Yes, the Economist obituaries are very good. And limited only to 51 or so per year .

Ann Wroe is doing an outstanding job with the obituaries.

"[in] an American paper ... we have to have complete fealty to the truth. We have to have complete impartiality. We have to be disinterested in the pure sense of the term where we are detached observers."

How on earth did you keep a straight face, Mr Cowen?

Fun read, if a poor interviewee. That woman was very desperate not to step out of her lane. Not really sure why.

I thought the same thing, and kinda respect her for it. I had the impression that she takes her job very seriously, and probably doesn't want to cross the mind of any obituary reader (or family member of her subject) when they read her work.

My reaction to her very limited "ken" is that she's a gnome. Apparently so near-sighted that she denies any knowledge of events outside her cubicle. imho, this is an interview which doesn't merit viewing. Many of her denials stretch my credulity.

"list questions are overrated"

what a stick in the mud

margalit fox: overrated. next time interview "her editors"

Beacuse she's an employee of a major corporation, talking about what she does AT WORK.

Plus, it's classy to avoid the temptation to pontificate on every possible issue.

Fine but then don't agree to participate in a Conversations With Tyler.

No mention if Yo Yo Ma by Fox or TC. Why no love? I'm a classical music plebe so forgive me for my ignorance, but he is probably the best known modern cellist among the general public.

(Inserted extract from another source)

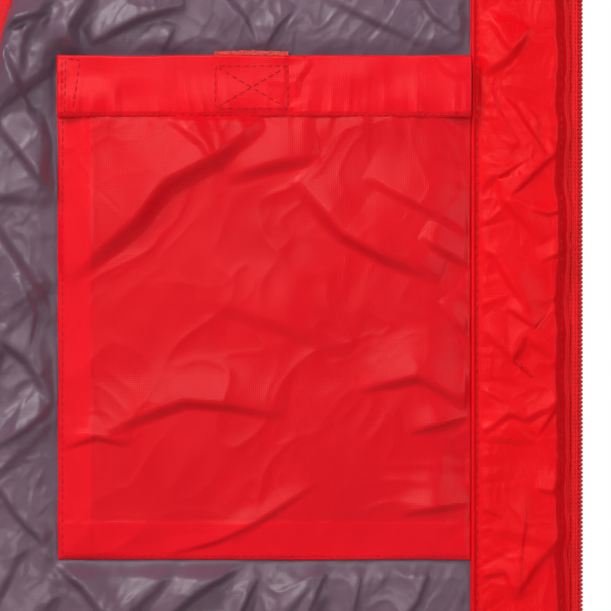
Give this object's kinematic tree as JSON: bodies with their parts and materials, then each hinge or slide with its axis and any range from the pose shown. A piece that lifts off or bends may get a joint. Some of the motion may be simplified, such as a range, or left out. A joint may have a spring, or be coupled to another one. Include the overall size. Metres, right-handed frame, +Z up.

Another good pod episode, if only b/c I had never thought about obit writing at all before listening to this interview. The questions seemed much easier for the interviewee, which isn't to say that she always felt comfortable answering them. I'll definitely take away from this pod a reluctance to use the word "again" at the start of a sentence. Although I did like this pod, I'm ready for another numbers/ policy guest -- by which I mean someone who speaks TC's language more fluently and who is more comfortable with the idea that speculation can lead to interesting ideas and exchanges.